══ Information supplied ══

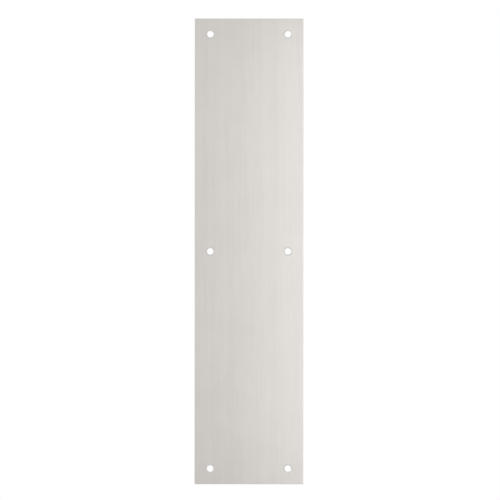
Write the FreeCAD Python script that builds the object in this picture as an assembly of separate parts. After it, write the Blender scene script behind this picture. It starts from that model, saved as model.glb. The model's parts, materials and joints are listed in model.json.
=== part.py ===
"""A door finger plate: one flat plate of sheet aluminium, screwed to a door where hands push it.

Millimetres. The plate stands as it hangs on the door: X runs across the door, Z runs up it, and the
front face looks towards -Y. The back face lies on the door, in the plane Y = 0, and the origin is at
that face's centre. The front edge is rounded over for the hand, the back edge is only deburred, and
each screw hole is countersunk from the front.
"""

import FreeCAD, Part
import math
import os

NODE = "finger_plate"

# Sheet: 3 1/2 in by 15 in, cut from 0.050 in sheet
PLATE_WIDTH = 88.9
PLATE_HEIGHT = 381.0
SHEET_THICKNESS = 1.27

# Edges: corners only just rounded, front rounded over, back deburred
CORNER_RADIUS = 0.6
FRONT_EDGE_RADIUS = 0.3
BACK_EDGE_CHAMFER = 0.1

# Screw holes: number 6 clearance, countersunk at the front, in columns across and rows up the plate
HOLE_DIAMETER = 5.3
COUNTERSINK_RIM = 0.9
COUNTERSINK_ANGLE = 82.0
SIDE_MARGIN = 12.7
END_MARGIN = 12.7
HOLE_COLUMNS = 2
HOLE_ROWS = 3

# A cutting tool runs this far past the face that it comes out of
OVERRUN = 1.0

# Two points closer than this along an axis are level
LEVEL = 1e-6

BACK_Y = 0.0
FRONT_Y = BACK_Y - SHEET_THICKNESS
HOLE_RADIUS = HOLE_DIAMETER / 2
MOUTH_RADIUS = HOLE_RADIUS + COUNTERSINK_RIM
FLARE = math.tan(math.radians(COUNTERSINK_ANGLE / 2))
COUNTERSINK_DEPTH = COUNTERSINK_RIM / FLARE

INTO_DOOR = FreeCAD.Vector(0, 1, 0)
FULL_TURN = 360


def edges_around_face(sheet, y):
    """The edges that outline the sheet's face in the plane at y."""
    return [e for e in sheet.Edges if all(abs(v.Y - y) < LEVEL for v in e.Vertexes)]


def edges_through_sheet(sheet):
    """The edges that run from the sheet's front face to its back face."""
    return [e for e in sheet.Edges if abs(e.Vertexes[0].Y - e.Vertexes[-1].Y) > LEVEL]


def blank():
    """The cut sheet with its corners, its rounded front edge and its deburred back edge."""
    lower_corner = FreeCAD.Vector(-PLATE_WIDTH / 2, FRONT_Y, -PLATE_HEIGHT / 2)
    sheet = Part.makeBox(PLATE_WIDTH, SHEET_THICKNESS, PLATE_HEIGHT, lower_corner)
    sheet = sheet.makeFillet(CORNER_RADIUS, edges_through_sheet(sheet))
    sheet = sheet.makeFillet(FRONT_EDGE_RADIUS, edges_around_face(sheet, FRONT_Y))
    return sheet.makeChamfer(BACK_EDGE_CHAMFER, edges_around_face(sheet, BACK_Y))


def screw_hole():
    """What one countersunk hole removes: a shank's cylinder, flaring into a cone at the front."""
    half_section = [
        (0, BACK_Y + OVERRUN),
        (HOLE_RADIUS, BACK_Y + OVERRUN),
        (HOLE_RADIUS, FRONT_Y + COUNTERSINK_DEPTH),
        (MOUTH_RADIUS + OVERRUN * FLARE, FRONT_Y - OVERRUN),
        (0, FRONT_Y - OVERRUN),
    ]
    corners = [FreeCAD.Vector(radius, y, 0) for radius, y in half_section]
    section = Part.Face(Part.makePolygon(corners + corners[:1]))
    return section.revolve(FreeCAD.Vector(), INTO_DOOR, FULL_TURN)


def spread(length, margin, count):
    """The places of count holes, evenly spaced between the margins at both ends of a length."""
    span = length - 2 * margin
    pitch = span / (count - 1)
    return [index * pitch - span / 2 for index in range(count)]


def screw_holes():
    """What all the screw holes remove, each at its place."""
    hole = screw_hole()
    return [
        hole.translated(FreeCAD.Vector(x, 0, z))
        for x in spread(PLATE_WIDTH, SIDE_MARGIN, HOLE_COLUMNS)
        for z in spread(PLATE_HEIGHT, END_MARGIN, HOLE_ROWS)
    ]


def finger_plate():
    """The whole plate as one solid."""
    return blank().cut(screw_holes()).Solids[0]


def main():
    """Builds the plate, writes its STEP file and prints what it measures."""
    os.makedirs("parts", exist_ok=True)
    plate = finger_plate()
    plate.exportStep(f"parts/{NODE}.step")
    box = plate.optimalBoundingBox()
    print(NODE, "valid" if plate.isValid() else "INVALID", f"faces {len(plate.Faces)}")
    print(f"box {box.XLength:.3f} x {box.YLength:.3f} x {box.ZLength:.3f} mm")
    print(f"volume {plate.Volume:.1f} mm3")


main()
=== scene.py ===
"""A door finger plate in satin aluminium, hung upright in front of a plain pale studio.

Metres. The plate is one piece. A geometry nodes tree grows it: it sweeps the section of the sheet's edge
round the outline and the section of a screw hole round a circle, sets the hole at each place of the screw
pattern, and fills the front and back between them. Each region of its surface then wears a metal finish of
its own: a satin brushed front, a mill finished back, a sheared edge and turned countersinks.
"""

import sys
import json
import logging
import math
from abc import ABC, abstractmethod
from dataclasses import dataclass
from enum import Enum
from typing import Any, ClassVar, Mapping, Sequence

import bpy
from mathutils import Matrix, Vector


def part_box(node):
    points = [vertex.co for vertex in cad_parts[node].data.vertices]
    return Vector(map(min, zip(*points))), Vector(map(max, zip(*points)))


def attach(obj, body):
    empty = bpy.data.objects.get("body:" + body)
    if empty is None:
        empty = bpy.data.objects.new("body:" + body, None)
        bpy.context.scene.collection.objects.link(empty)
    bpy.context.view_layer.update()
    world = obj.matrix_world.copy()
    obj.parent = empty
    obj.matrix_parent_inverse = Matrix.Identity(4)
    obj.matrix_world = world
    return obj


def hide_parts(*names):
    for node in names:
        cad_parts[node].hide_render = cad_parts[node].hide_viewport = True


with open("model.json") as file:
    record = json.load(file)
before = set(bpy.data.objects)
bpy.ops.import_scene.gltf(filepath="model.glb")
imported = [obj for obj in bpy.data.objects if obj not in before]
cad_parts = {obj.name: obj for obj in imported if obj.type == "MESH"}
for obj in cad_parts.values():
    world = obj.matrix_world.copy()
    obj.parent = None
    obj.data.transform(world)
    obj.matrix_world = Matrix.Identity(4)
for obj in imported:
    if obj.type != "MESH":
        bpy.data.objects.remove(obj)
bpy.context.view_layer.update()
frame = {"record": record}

log = logging.getLogger("finger_plate")

Colour = tuple[float, float, float]
Place = tuple[float, float, float]
Shares = Mapping[str, float]

MM = 0.001
HALF = 0.5
QUARTER_TURN = math.radians(90)
WHITE: Colour = (1.0, 1.0, 1.0)
OPAQUE = 1.0

NODE = "finger_plate"
BODY = "root"
PIECE = "brushed_plate"

# The attributes that the plate's mesh carries, and its map
REGION = "region"
FROM_AXIS = "from_axis"
UNFOLD = "unfold"
BAKE_MAP = "OFBake"

# The places of two axes in a point of the record, and the decimals that a place in millimetres has there
ACROSS = 0
UP = 2
PLACE_DECIMALS = 3


class Region(Enum):
    """The regions of the plate's surface, each with a finish of its own."""

    FRONT = 0
    BACK = 1
    EDGE = 2
    COUNTERSINK = 3


class Nodes:
    """One node tree, and short ways to add nodes to it and to reckon with their values."""

    def __init__(self, tree: bpy.types.NodeTree) -> None:
        """Takes over the tree that gets the nodes."""
        self.tree = tree

    def add(
        self,
        kind: str,
        inputs: Mapping[str | int, Any] | None = None,
        **settings: Any,
    ) -> bpy.types.Node:
        """Adds one node.

        Args:
            kind: the node's type.
            inputs: what goes into its sockets, by name or place: a number, a node, a socket or a Term.
            settings: the node's own properties.

        Returns:
            The node.
        """
        node = self.tree.nodes.new(kind)
        for name, value in settings.items():
            setattr(node, name, value)
        for key, value in (inputs or {}).items():
            self.feed(socket_of(node, key), value)
        return node

    def feed(self, socket: bpy.types.NodeSocket, value: Any) -> None:
        """Links or sets one input.

        Args:
            socket: the input.
            value: a number, a node, a socket or a Term.
        """
        if isinstance(value, Term):
            value = value.socket
        if isinstance(value, bpy.types.Node):
            value = first_output(value)
        if isinstance(value, bpy.types.NodeSocket):
            self.tree.links.new(value, socket)
        else:
            socket.default_value = value

    def term(self, source: bpy.types.Node | bpy.types.NodeSocket) -> "Term":
        """An output that can be reckoned with."""
        return Term(self, first_output(source) if isinstance(source, bpy.types.Node) else source)

    def output(self, node: bpy.types.Node, name: str) -> "Term":
        """The named output of a node that has several."""
        return Term(self, next(s for s in node.outputs if s.enabled and s.name == name))

    def math(self, operation: str, *values: Any) -> "Term":
        """The result of a Math node for these numbers."""
        return self.term(self.add("ShaderNodeMath", dict(enumerate(values)), operation=operation))

    def vector(self, operation: str, *values: Any) -> "Term":
        """The result of a Vector Math node for these vectors."""
        return self.term(self.add("ShaderNodeVectorMath", dict(enumerate(values)), operation=operation))

    def scaled(self, vector: Any, scale: Any) -> "Term":
        """A vector times a number."""
        return self.term(self.add("ShaderNodeVectorMath", {0: vector, "Scale": scale}, operation="SCALE"))

    def joined(self, x: Any = 0.0, y: Any = 0.0, z: Any = 0.0) -> "Term":
        """A vector of three numbers."""
        return self.term(self.add("ShaderNodeCombineXYZ", {"X": x, "Y": y, "Z": z}))

    def split(self, vector: Any) -> tuple["Term", "Term", "Term"]:
        """The three numbers of a vector."""
        node = self.add("ShaderNodeSeparateXYZ", {"Vector": vector})
        return tuple(self.term(s) for s in node.outputs)

    def noise(self, at: Any, cell: Any, detail: float) -> "Term":
        """Smooth noise from 0 to 1, whose blotches are about as large as a cell."""
        place = self.vector("DIVIDE", at, cell)
        return self.term(self.add("ShaderNodeTexNoise", {"Vector": place, "Scale": 1.0, "Detail": detail}))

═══

Exactly as written, please reproduce the lines from the first line of the data to the line containing "return [e for e in sheet.Edges if abs(e.Vertexes[0].Y", inclusive, and nothing else.

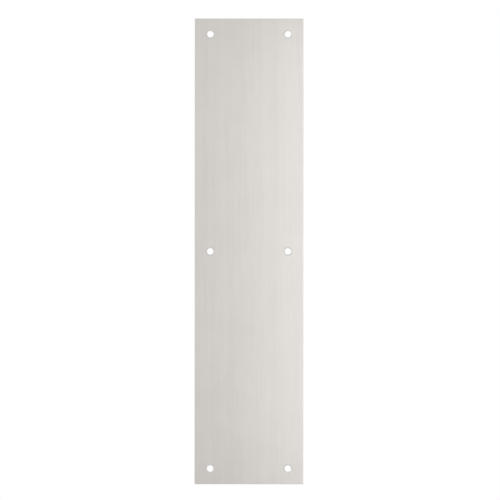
Write the FreeCAD Python script that builds the object in this picture as an assembly of separate parts. After it, write the Blender scene script behind this picture. It starts from that model, saved as model.glb. The model's parts, materials and joints are listed in model.json.
=== part.py ===
"""A door finger plate: one flat plate of sheet aluminium, screwed to a door where hands push it.

Millimetres. The plate stands as it hangs on the door: X runs across the door, Z runs up it, and the
front face looks towards -Y. The back face lies on the door, in the plane Y = 0, and the origin is at
that face's centre. The front edge is rounded over for the hand, the back edge is only deburred, and
each screw hole is countersunk from the front.
"""

import FreeCAD, Part
import math
import os

NODE = "finger_plate"

# Sheet: 3 1/2 in by 15 in, cut from 0.050 in sheet
PLATE_WIDTH = 88.9
PLATE_HEIGHT = 381.0
SHEET_THICKNESS = 1.27

# Edges: corners only just rounded, front rounded over, back deburred
CORNER_RADIUS = 0.6
FRONT_EDGE_RADIUS = 0.3
BACK_EDGE_CHAMFER = 0.1

# Screw holes: number 6 clearance, countersunk at the front, in columns across and rows up the plate
HOLE_DIAMETER = 5.3
COUNTERSINK_RIM = 0.9
COUNTERSINK_ANGLE = 82.0
SIDE_MARGIN = 12.7
END_MARGIN = 12.7
HOLE_COLUMNS = 2
HOLE_ROWS = 3

# A cutting tool runs this far past the face that it comes out of
OVERRUN = 1.0

# Two points closer than this along an axis are level
LEVEL = 1e-6

BACK_Y = 0.0
FRONT_Y = BACK_Y - SHEET_THICKNESS
HOLE_RADIUS = HOLE_DIAMETER / 2
MOUTH_RADIUS = HOLE_RADIUS + COUNTERSINK_RIM
FLARE = math.tan(math.radians(COUNTERSINK_ANGLE / 2))
COUNTERSINK_DEPTH = COUNTERSINK_RIM / FLARE

INTO_DOOR = FreeCAD.Vector(0, 1, 0)
FULL_TURN = 360


def edges_around_face(sheet, y):
    """The edges that outline the sheet's face in the plane at y."""
    return [e for e in sheet.Edges if all(abs(v.Y - y) < LEVEL for v in e.Vertexes)]


def edges_through_sheet(sheet):
    """The edges that run from the sheet's front face to its back face."""
    return [e for e in sheet.Edges if abs(e.Vertexes[0].Y - e.Vertexes[-1].Y) > LEVEL]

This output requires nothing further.